EXERCISE DIRECTIONS » The lines to be extracted run from the start of the listing through the line containing "return material"; copy them exactly and nothing else.

DATA LINES »

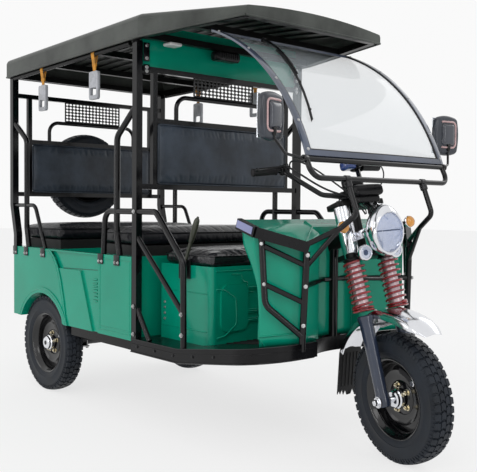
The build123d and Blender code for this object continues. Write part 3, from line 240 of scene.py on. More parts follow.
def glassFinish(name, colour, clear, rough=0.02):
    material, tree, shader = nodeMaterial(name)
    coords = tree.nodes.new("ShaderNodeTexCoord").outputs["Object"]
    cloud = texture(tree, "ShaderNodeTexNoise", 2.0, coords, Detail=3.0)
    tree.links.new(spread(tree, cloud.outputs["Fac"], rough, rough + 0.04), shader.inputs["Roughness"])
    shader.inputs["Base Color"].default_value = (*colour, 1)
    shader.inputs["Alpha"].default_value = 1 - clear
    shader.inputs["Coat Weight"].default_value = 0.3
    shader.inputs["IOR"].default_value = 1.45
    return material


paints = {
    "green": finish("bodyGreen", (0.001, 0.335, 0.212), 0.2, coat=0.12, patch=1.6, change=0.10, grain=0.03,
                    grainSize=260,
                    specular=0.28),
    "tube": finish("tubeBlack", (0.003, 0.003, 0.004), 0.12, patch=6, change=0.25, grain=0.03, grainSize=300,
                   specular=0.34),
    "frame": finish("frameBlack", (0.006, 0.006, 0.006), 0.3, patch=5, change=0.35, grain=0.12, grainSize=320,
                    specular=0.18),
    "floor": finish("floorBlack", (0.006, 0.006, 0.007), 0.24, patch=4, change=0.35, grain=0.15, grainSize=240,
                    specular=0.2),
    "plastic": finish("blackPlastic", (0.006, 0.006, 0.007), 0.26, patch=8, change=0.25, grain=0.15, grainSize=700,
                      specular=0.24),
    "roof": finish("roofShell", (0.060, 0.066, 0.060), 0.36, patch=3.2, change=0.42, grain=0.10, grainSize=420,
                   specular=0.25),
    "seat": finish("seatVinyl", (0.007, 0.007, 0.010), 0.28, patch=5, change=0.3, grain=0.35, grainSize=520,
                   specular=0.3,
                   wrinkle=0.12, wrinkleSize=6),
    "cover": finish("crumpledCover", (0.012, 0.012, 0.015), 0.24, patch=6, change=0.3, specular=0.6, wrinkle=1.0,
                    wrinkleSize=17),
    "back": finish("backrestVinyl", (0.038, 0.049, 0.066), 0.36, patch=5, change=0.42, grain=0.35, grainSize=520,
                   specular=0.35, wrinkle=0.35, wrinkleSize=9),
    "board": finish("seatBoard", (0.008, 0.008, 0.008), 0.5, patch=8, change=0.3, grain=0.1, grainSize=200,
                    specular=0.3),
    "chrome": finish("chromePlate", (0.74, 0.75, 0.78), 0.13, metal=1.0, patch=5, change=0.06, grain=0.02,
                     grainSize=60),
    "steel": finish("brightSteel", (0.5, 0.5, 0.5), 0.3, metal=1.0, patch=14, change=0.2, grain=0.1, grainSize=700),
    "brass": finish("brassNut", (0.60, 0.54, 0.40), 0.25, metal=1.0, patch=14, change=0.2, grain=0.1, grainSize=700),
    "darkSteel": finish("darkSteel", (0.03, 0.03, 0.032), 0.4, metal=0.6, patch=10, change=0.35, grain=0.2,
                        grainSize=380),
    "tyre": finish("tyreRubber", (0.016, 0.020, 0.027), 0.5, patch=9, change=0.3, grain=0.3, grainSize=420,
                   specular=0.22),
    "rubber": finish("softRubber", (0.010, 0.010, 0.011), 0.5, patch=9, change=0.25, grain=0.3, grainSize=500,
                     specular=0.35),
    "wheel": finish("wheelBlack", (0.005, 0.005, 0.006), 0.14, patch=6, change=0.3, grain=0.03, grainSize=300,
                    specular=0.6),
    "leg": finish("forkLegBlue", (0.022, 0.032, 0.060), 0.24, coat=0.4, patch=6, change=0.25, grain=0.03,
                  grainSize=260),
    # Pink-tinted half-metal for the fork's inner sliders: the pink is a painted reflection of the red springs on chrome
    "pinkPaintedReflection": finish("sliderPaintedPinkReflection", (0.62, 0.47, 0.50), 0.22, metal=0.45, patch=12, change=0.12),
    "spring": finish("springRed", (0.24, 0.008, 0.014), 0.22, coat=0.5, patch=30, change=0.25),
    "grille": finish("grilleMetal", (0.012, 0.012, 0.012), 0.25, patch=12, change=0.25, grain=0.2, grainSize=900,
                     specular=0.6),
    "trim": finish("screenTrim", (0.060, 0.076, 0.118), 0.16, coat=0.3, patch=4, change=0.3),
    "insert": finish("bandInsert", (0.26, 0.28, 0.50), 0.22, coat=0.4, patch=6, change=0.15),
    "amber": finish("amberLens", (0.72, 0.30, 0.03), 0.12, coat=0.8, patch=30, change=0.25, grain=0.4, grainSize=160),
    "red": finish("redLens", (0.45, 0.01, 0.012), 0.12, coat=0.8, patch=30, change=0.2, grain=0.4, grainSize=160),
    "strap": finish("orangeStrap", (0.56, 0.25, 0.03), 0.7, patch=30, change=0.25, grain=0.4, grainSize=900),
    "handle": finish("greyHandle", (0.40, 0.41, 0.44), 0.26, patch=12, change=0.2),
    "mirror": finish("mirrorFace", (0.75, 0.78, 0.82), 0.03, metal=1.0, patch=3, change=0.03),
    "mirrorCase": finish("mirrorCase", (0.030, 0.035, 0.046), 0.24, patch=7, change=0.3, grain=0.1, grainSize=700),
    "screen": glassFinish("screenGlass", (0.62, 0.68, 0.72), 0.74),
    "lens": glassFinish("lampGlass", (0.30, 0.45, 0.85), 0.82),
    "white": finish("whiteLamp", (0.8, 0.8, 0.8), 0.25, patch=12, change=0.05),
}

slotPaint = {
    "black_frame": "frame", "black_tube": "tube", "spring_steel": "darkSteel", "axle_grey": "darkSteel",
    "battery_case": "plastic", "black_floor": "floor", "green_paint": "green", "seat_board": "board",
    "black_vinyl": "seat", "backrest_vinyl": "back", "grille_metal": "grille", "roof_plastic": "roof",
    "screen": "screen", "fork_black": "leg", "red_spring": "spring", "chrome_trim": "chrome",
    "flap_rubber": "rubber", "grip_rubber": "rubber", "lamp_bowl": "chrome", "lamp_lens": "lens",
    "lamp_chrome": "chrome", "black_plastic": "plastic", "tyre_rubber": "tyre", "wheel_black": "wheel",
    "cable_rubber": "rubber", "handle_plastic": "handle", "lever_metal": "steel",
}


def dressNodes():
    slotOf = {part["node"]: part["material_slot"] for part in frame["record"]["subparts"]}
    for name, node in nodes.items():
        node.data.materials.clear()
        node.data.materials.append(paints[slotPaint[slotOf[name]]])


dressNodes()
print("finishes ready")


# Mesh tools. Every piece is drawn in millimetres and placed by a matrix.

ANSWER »
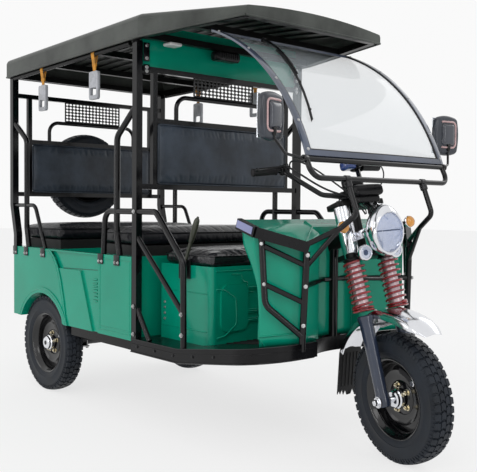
The build123d and Blender code for this object continues. Write part 3, from line 240 of scene.py on. More parts follow.
def glassFinish(name, colour, clear, rough=0.02):
    material, tree, shader = nodeMaterial(name)
    coords = tree.nodes.new("ShaderNodeTexCoord").outputs["Object"]
    cloud = texture(tree, "ShaderNodeTexNoise", 2.0, coords, Detail=3.0)
    tree.links.new(spread(tree, cloud.outputs["Fac"], rough, rough + 0.04), shader.inputs["Roughness"])
    shader.inputs["Base Color"].default_value = (*colour, 1)
    shader.inputs["Alpha"].default_value = 1 - clear
    shader.inputs["Coat Weight"].default_value = 0.3
    shader.inputs["IOR"].default_value = 1.45
    return material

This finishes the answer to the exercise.